Narcissists are unable to share the limelight without succumbing to envy and fits of jealous rage. 

So, what happens?

Team members learn NOT to draw attention to themselves.  They stop living up to their full potential.  They learn to “tone it down” ~ to do enough to satisfy “King John” without incurring his wrath.

After a few bumps and bruises sustained during “run ins” with a narcissistic boss, team members remember to hide their light under a rock to make “King John’s” light appear brighter.  They make sure that the spotlight is ALWAYS aimed in his direction, and they quickly hand him the microphone while fading into the background.

In time, the envy and jealous rage of narcissistic leaders affects the bottom line.  As team members tone down their efforts, the team as a whole suffers.  No one is willing to draw attention to themselves by striving to do their best.  The team’s reputation with clients and competitors becomes tarnished.

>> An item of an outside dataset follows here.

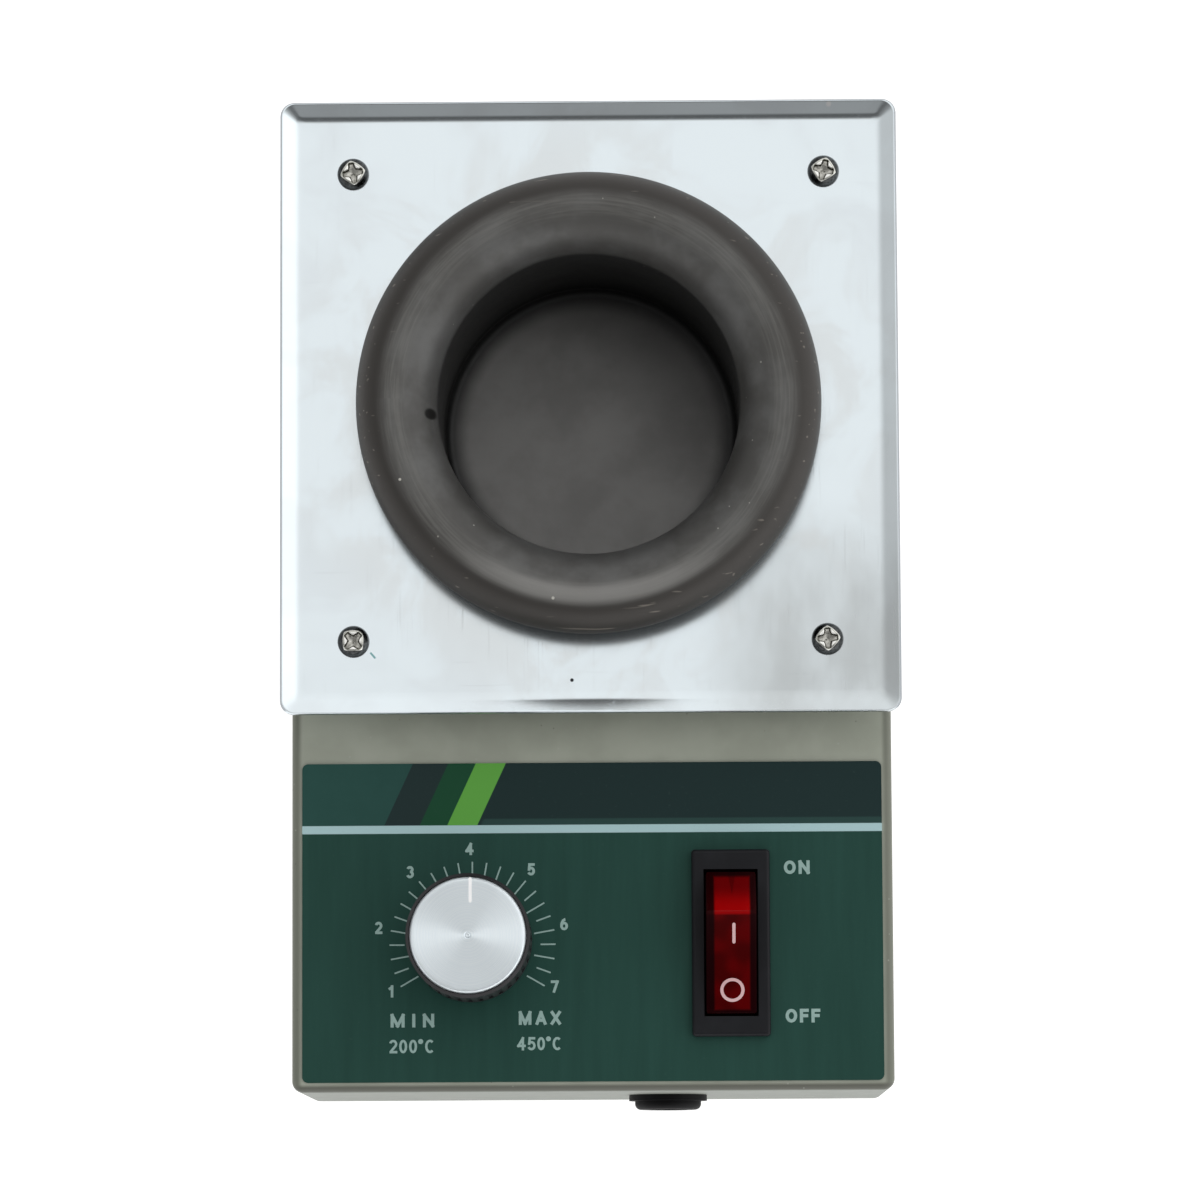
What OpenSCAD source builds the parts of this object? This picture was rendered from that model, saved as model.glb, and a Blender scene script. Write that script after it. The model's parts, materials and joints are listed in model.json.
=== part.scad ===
// Electric solder pot: a pressed crucible in a stainless drip tray, on a folded
// steel case with a temperature knob and a rocker switch.
// Millimetres. +Z is up, +Y is the back, and the origin is under the middle.

/* [Case] */
// Width of the case
case_w = 100; // [96:1:130]
// Depth of the case, front to back
case_d = 164; // [146:1:200]
// Height of the case without its feet
case_h = 51; // [49:1:70]
// Thickness of the case's sheet
sheet_t = 1; // [0.8:0.1:1.2]
// Outside radius of the folded top edges
fold_r = 1.3; // [1.25:0.05:1.6]
// Radius of the upright corners
corner_r = 1.9; // [1.7:0.1:3]
// Width of the inward lips that the base is screwed to
lip_w = 9; // [8:0.5:11]
// Number of cooling slots in each side
side_slots = 9; // [3:1:9]
// Length of a cooling slot
slot_l = 16; // [8:1:20]
// Width of a cooling slot
slot_w = 3; // [2:0.5:4]
// Distance from one cooling slot to the next
slot_pitch = 8; // [6:0.5:8.5]

/* [Feet] */
// Height of a rubber foot
foot_h = 6; // [5.5:0.5:10]
// Radius of a rubber foot
foot_r = 7; // [6:0.5:9]
// Distance of a foot's middle from the case's sides
foot_inset = 19; // [17:1:22]

/* [Drip tray] */
// Width and depth of the tray over its rim
tray_w = 103; // [101:0.5:110]
// Thickness of the tray's sheet
tray_t = 0.8; // [0.6:0.1:1]
// Height of the rim above the tray's floor
rim_h = 1; // [0.8:0.1:3]
// Slope of the rim against the floor, in degrees
rim_slope = 20; // [15:1:50]
// Inside radius of the fold between floor and rim
rim_fold_r = 4.5; // [1:0.1:6]
// Radius of the rim's outer corners
rim_corner_r = 2.2; // [1:0.1:4]
// Height of the spacers under the tray
spacer_h = 7; // [5:0.5:12]
// Distance from the case's back face to the tray's middle
tray_from_back = 50.4; // [48:0.2:52]
// Distance between the tray's screws
screw_pitch = 78.6; // [76:0.2:82]

/* [Crucible] */
// Inside radius of the well
well_r = 25; // [22:0.5:26]
// Depth of the well below the brim's crest
well_depth = 44; // [42:0.5:46]
// Thickness of the crucible's wall
pot_t = 1.6; // [1.2:0.1:2]
// Radius of the brim's crest
crest_r = 32.8; // [32:0.1:33.5]
// Radius of the brim at its widest
brim_r = 38.4; // [37:0.1:40]
// Height of the brim's widest circle above the tray's floor
brim_lift = 9.8; // [9:0.1:14]
// How far the rolled edge turns under, in degrees
curl_angle = 50; // [20:5:60]
// How far the pot stands forward of the tray's middle
pot_forward = 0.8; // [0:0.1:1]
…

To stay in business, a new leader must take the helm or “King John” must  change his leadership style. 

Under leadership that encourages everyone to put their best foot forward, the team is more likely to reach its full potential.  Everyone pulls together as one, focusing on the good of the team as a whole.   Team members play to each other’s strengths and delegate work accordingly. 

Everyone shares the spotlight and reaps the rewards.